The Form T-1 includes a requirement to disclose the names of all officers of the trust, all employees of the trust who receive $10,000 or more during a reporting period and all direct or indirect disbursements to each of these officers and employees similar to LM reporting including credit card transactions.

The proposal provides explicit recognition that payments related to the Health Insurance Portability and Accountability Act of 1996 (HIPAA) are confidential information not to be reported.  Consistent with Form LM, sensitive or confidential information about organizing strategy, negotiation strategy or like information may be treated as confidential and may be reported in aggregate rather than itemized.

Form T-1 must be signed by the President and Treasurer of the labor organization and filed electronically.  Trust recordkeeping is 5 years after the filing of Form T-1, consistent with the LMRDA.

In September 2008, the DOL provided the following information which is important to understand how this could impact Apprenticeship Plans specifically under this proposal: 

 Employee benefit plans that are required to file, and do file a complete and timely report, under 29 U.S.C. 1021 and 1024 are an exemption from Form T-1 reporting.  This current proposal states that the DOL’s intent is to be consistent with the 2008 final rule regarding the Form 5500 filing exemption but other portions of the proposal and the proposed instructions have replaced “required to file Form 5500” with “who file a Form 5500”  under 29 U.S.C. 1021 and 1024 are exempt.  Favorably interpreted, this provides a filing option for Apprenticeship plans.

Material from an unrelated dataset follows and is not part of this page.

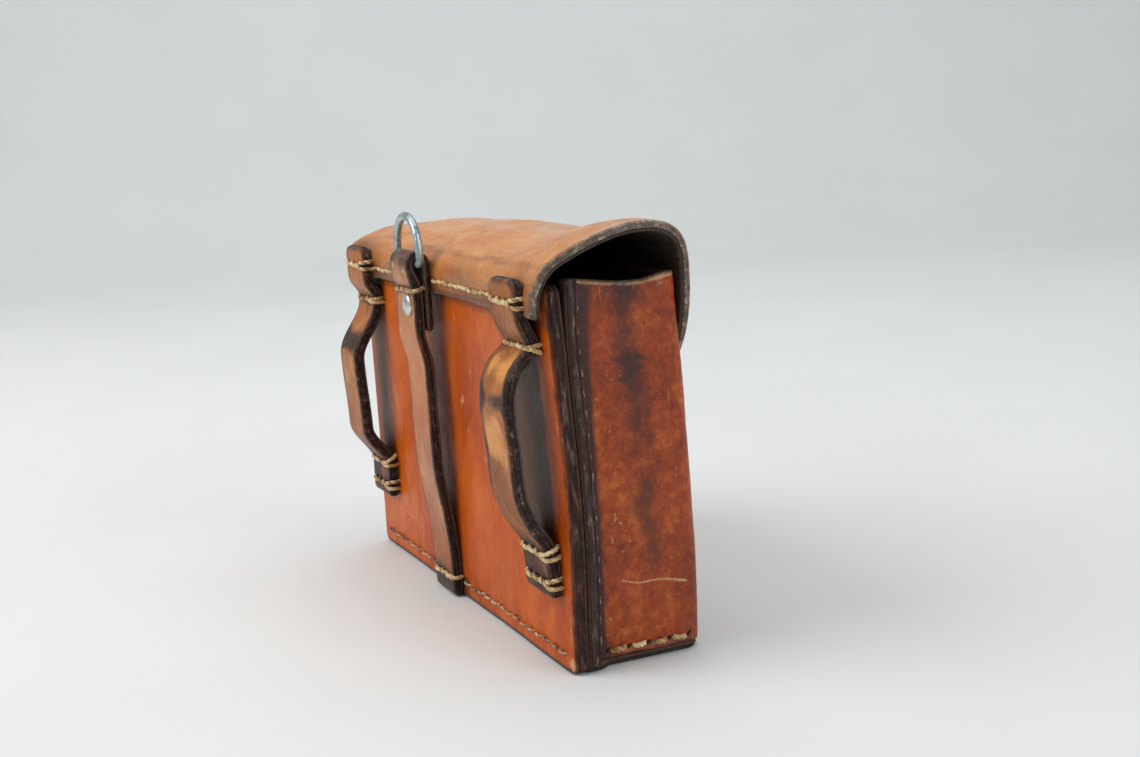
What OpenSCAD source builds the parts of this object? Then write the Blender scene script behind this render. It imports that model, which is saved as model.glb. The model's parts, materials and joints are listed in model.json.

 The Department’s Employee Benefits Security Administration (EBSA) advised that it would not consider a plan fiduciary to have violated ERISA’s fiduciary duty or prohibited transaction provisions by providing officials of a sponsoring labor organization with financial and other information from the plan’s books and records as needed to complete the Form T-1, provided the plan is reimbursed for any material costs incurred in collecting and providing the information to the labor organization officials.